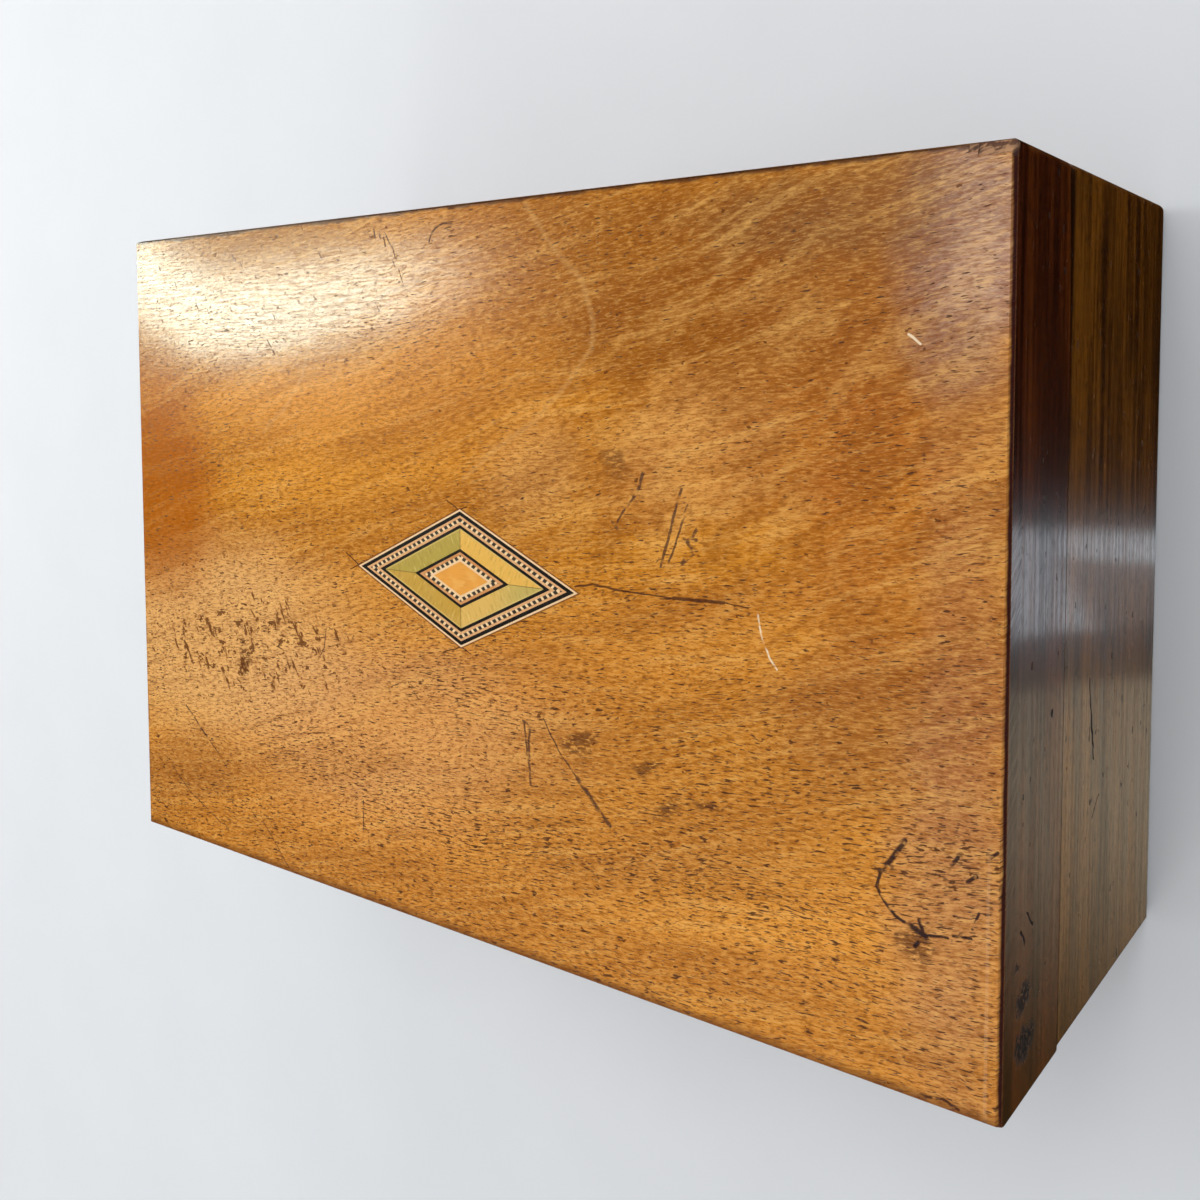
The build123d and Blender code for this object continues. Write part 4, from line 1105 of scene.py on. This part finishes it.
pinPad = {"cells": (96, 60), "crowdEdge": 1.5, "round": 5.0, "drop": 2.6, "tall": 20.0, "foot": 2.0,
          "squareness": 6.0, "inset": 1.2, "inside": 0.3, "creases": 0.03, "seed": 7, "under": 0.02,
          "cloth": {"pressure": 8.0, "slack": 0.04, "bend": 0.3, "frames": 20}}
wineVelvet = {
    "ground": (104, 20, 34), "holes": (2.6, 2.6, 2.6),
    "grain": {"pile": ((0.7, 0.7, 0.7), 2.0, 0.7), "crushed": ((14, 10, 10), 3.0, 0.55)},
    "masks": {"holes": (0.16, 0.10)},
    "layers": [("crushed", (0.30, 0.72), 0.5, (132, 34, 46)), ("pile", (0.45, 0.7), 0.35, (66, 8, 20)),
               ("holes", None, 0.35, (44, 8, 14))],
    "rough": (0.86, {"crushed": -0.1}), "height": {"pile": 0.10, "holes": -0.1},
    "fixed": {"Sheen Weight": 0.7, "Sheen Roughness": 0.4, "Sheen Tint": linear((220, 120, 120)),
              "Specular IOR Level": 0.2}}


def pinHoles(recipe, place, grain):
    grain["holes"] = recipe.cells(place, wineVelvet["holes"])


def makePincushion():
    # velvet over a domed pad, held all round its foot
    low, high = inMm(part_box("pincushion"))
    s = pinPad
    middle, half = (low + high) / 2, (high - low) / 2 - s["inset"]

    def spaced(count):  # closer together towards the edges
        t = np.linspace(-1, 1, count)
        return np.sign(t) * (1 - (1 - np.abs(t)) ** s["crowdEdge"])

    def arch(t):
        return np.clip(1 - np.abs(t) ** s["round"], 0, 1) ** (1 / s["drop"])

    v, u = np.meshgrid(spaced(s["cells"][1]), spaced(s["cells"][0]), indexing="ij")
    power, tiny = s["squareness"], 1e-6
    square = np.maximum(np.abs(u), np.abs(v))
    bowed = np.maximum((np.abs(u) ** power + np.abs(v) ** power) ** (1 / power), tiny)
    pull = np.where(square > tiny, square / bowed, 1)
    z = low[2] + s["foot"] + s["tall"] * arch(u) * arch(v)
    z += np.random.default_rng(s["seed"]).normal(0, s["creases"], z.shape)
    held = np.zeros(z.shape, bool)
    held[[0, -1], :] = held[:, [0, -1]] = True
    sheet = np.stack([middle[0] + half[0] * u * pull, middle[1] + half[1] * v * pull, z], -1)
    surface = np.clip(finer(blowUp(sheet, held, s["cloth"])), low + s["inside"], high - s["inside"])
    points, faces = closedForm(surface, low[2] + s["under"])
    cushion = newPiece("velvet_pincushion", points, faces, layered("wineVelvet", wineVelvet, pinHoles))
    cushion.data.shade_smooth()
    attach(cushion, "tray")
    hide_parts("pincushion")


lidLining = {"thick": 0.8, "foot": 84.08, "round": 0.3, "bevel": 0.3}


def makeLidLinings():
    # papered strips round the inside of the lid; their turned lower edge comes down to the base's rim
    low, high = inMm(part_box("lid_side_linings"))
    thick, foot, turn = lidLining["thick"], lidLining["foot"], lidLining["round"]
    bevel = turn * lidLining["bevel"]
    section = [(0, high[2]), (0, foot + turn), (bevel, foot + bevel), (turn, foot), (thick - turn, foot),
               (thick - bevel, foot + bevel), (thick, foot + turn), (thick, high[2])]
    points = []
    for inward, up in section:
        left, right, front, back = low[0] + inward, high[0] - inward, low[1] + inward, high[1] - inward
        points += [(left, front, up), (right, front, up), (right, back, up), (left, back, up)]
    count = len(section)
    faces = [(4 * k + j, 4 * k + (j + 1) % 4, 4 * ((k + 1) % count) + (j + 1) % 4, 4 * ((k + 1) % count) + j)
             for k in range(count) for j in range(4)]
    strips = newPiece("papered_lid_linings", points, faces, paper)
    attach(strips, "lid")
    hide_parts("lid_side_linings")


makeSilkPad()
makePincushion()
makeLidLinings()
print("pad, pincushion and lid linings made")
☆ ☆ ☆ ☆
For the data above, state only how many lines include the word "attach".

Result for this task
2